[A run of records]
################

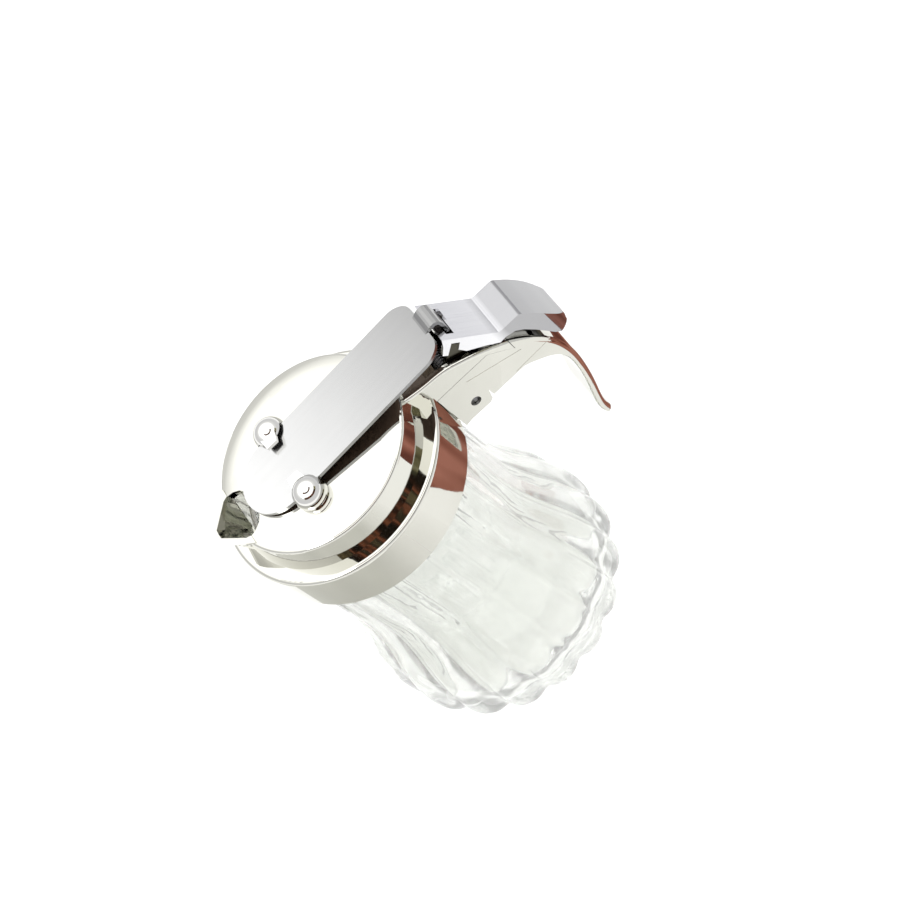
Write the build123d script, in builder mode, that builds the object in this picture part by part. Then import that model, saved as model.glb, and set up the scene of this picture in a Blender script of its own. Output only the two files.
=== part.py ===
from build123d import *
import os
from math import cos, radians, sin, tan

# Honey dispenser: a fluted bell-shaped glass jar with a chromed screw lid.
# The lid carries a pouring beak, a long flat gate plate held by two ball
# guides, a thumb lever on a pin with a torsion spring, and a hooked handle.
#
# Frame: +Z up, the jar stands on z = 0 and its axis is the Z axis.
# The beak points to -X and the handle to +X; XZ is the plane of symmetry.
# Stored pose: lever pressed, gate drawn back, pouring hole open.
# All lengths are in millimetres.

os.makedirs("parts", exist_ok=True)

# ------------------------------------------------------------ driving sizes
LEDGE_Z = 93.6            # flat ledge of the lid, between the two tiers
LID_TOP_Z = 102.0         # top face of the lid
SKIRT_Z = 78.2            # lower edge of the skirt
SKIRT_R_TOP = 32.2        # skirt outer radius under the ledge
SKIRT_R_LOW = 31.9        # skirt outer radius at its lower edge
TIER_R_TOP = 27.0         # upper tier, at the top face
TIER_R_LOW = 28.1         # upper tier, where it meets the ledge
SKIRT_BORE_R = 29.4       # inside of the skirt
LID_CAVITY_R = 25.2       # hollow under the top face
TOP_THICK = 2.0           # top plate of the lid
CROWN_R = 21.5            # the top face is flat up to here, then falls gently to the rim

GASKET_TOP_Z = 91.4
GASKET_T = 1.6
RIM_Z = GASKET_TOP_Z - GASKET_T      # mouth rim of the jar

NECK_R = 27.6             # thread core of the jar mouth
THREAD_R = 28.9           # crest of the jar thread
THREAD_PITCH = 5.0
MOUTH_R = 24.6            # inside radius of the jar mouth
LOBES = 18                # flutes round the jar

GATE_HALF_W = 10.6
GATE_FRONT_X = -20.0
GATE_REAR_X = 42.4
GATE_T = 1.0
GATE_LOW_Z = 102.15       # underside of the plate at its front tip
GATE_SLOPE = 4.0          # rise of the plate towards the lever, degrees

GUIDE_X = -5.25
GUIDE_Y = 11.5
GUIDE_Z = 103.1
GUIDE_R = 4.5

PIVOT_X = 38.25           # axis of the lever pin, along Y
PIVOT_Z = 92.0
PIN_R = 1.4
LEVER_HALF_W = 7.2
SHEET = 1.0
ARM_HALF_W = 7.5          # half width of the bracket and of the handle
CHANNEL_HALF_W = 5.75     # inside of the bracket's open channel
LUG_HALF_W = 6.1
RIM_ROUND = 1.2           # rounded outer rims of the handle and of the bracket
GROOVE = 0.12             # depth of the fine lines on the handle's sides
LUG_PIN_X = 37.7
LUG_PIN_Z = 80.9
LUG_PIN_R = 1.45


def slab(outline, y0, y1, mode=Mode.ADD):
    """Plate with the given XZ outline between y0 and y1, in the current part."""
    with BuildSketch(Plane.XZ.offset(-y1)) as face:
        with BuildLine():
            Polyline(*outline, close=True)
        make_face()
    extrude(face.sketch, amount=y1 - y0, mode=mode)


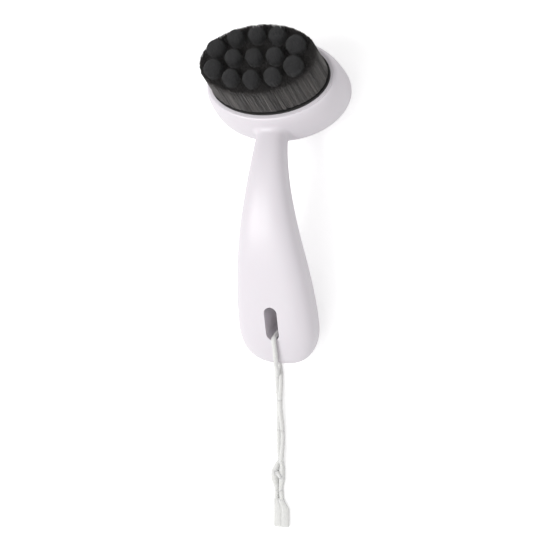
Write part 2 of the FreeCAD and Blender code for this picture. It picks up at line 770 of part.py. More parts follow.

################

To be done >>
For this exercise, gather every line of the data that contains the word "import".

Exercise result >>
Write the build123d script, in builder mode, that builds the object in this picture part by part. Then import that model, saved as model.glb, and set up the scene of this picture in a Blender script of its own. Output only the two files.
from build123d import *
import os
from math import cos, radians, sin, tan